BEGIN Available data

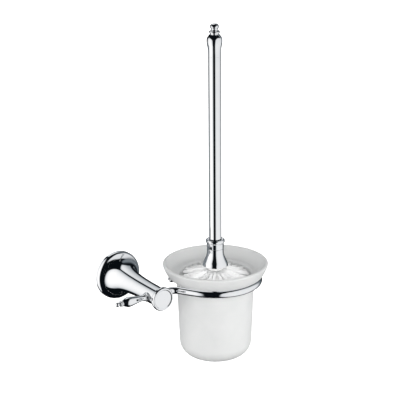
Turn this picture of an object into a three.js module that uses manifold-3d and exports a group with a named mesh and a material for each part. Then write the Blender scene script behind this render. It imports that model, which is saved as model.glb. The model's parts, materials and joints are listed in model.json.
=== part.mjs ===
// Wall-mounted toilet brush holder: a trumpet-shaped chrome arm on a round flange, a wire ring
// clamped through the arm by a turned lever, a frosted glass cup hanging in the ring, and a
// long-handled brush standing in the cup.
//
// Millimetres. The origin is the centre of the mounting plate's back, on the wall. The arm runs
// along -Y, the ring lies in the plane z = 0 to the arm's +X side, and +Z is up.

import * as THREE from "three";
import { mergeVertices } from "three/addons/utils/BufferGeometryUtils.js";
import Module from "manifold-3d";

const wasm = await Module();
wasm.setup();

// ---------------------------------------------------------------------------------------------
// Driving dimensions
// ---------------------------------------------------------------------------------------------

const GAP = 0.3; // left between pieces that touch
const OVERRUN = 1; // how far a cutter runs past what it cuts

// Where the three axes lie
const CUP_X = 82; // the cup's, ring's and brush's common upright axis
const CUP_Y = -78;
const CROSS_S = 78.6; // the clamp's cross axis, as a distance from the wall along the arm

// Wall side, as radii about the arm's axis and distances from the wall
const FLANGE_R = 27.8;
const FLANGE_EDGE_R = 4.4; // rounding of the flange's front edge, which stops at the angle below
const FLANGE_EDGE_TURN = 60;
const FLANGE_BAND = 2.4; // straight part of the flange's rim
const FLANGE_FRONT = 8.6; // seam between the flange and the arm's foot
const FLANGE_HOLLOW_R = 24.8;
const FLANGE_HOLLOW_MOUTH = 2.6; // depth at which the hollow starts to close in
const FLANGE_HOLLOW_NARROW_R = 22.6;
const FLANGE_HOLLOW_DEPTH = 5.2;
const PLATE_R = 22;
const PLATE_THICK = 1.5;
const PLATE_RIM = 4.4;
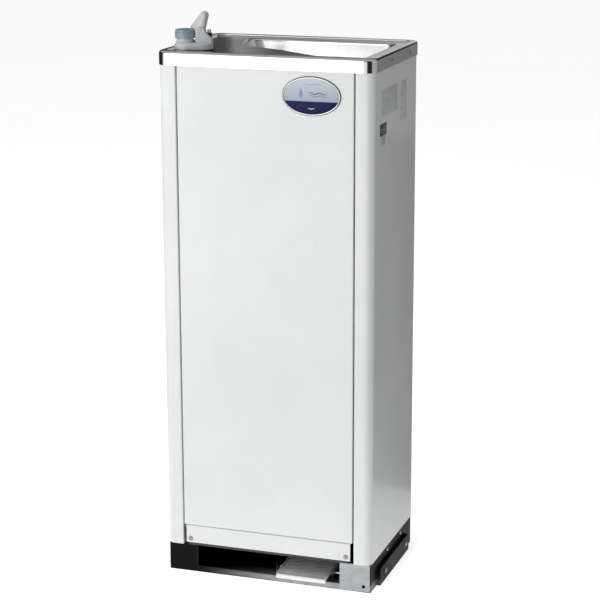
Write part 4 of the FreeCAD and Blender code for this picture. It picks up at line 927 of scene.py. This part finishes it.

END Available data

Print the material verbatim, all of it.

* [Exercise result]:
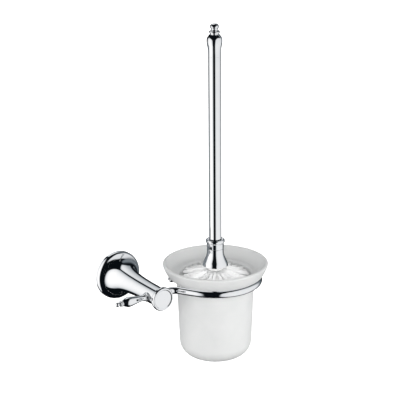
Turn this picture of an object into a three.js module that uses manifold-3d and exports a group with a named mesh and a material for each part. Then write the Blender scene script behind this render. It imports that model, which is saved as model.glb. The model's parts, materials and joints are listed in model.json.
=== part.mjs ===
// Wall-mounted toilet brush holder: a trumpet-shaped chrome arm on a round flange, a wire ring
// clamped through the arm by a turned lever, a frosted glass cup hanging in the ring, and a
// long-handled brush standing in the cup.
//
// Millimetres. The origin is the centre of the mounting plate's back, on the wall. The arm runs
// along -Y, the ring lies in the plane z = 0 to the arm's +X side, and +Z is up.

import * as THREE from "three";
import { mergeVertices } from "three/addons/utils/BufferGeometryUtils.js";
import Module from "manifold-3d";

const wasm = await Module();
wasm.setup();

// ---------------------------------------------------------------------------------------------
// Driving dimensions
// ---------------------------------------------------------------------------------------------

const GAP = 0.3; // left between pieces that touch
const OVERRUN = 1; // how far a cutter runs past what it cuts

// Where the three axes lie
const CUP_X = 82; // the cup's, ring's and brush's common upright axis
const CUP_Y = -78;
const CROSS_S = 78.6; // the clamp's cross axis, as a distance from the wall along the arm

// Wall side, as radii about the arm's axis and distances from the wall
const FLANGE_R = 27.8;
const FLANGE_EDGE_R = 4.4; // rounding of the flange's front edge, which stops at the angle below
const FLANGE_EDGE_TURN = 60;
const FLANGE_BAND = 2.4; // straight part of the flange's rim
const FLANGE_FRONT = 8.6; // seam between the flange and the arm's foot
const FLANGE_HOLLOW_R = 24.8;
const FLANGE_HOLLOW_MOUTH = 2.6; // depth at which the hollow starts to close in
const FLANGE_HOLLOW_NARROW_R = 22.6;
const FLANGE_HOLLOW_DEPTH = 5.2;
const PLATE_R = 22;
const PLATE_THICK = 1.5;
const PLATE_RIM = 4.4;
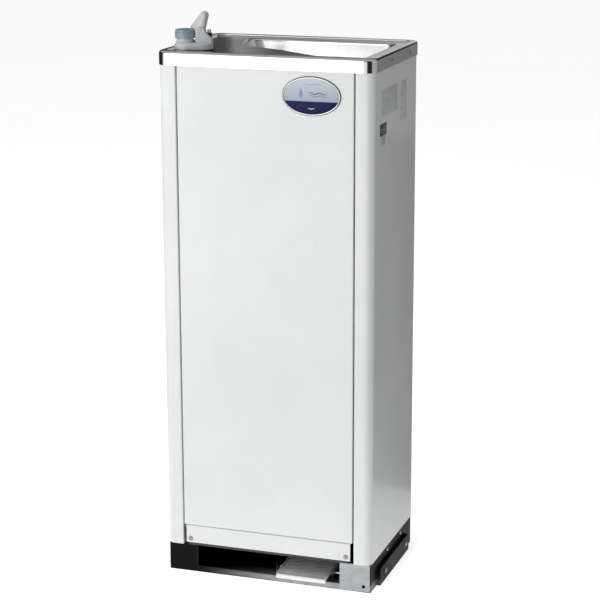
Write part 4 of the FreeCAD and Blender code for this picture. It picks up at line 927 of scene.py. This part finishes it.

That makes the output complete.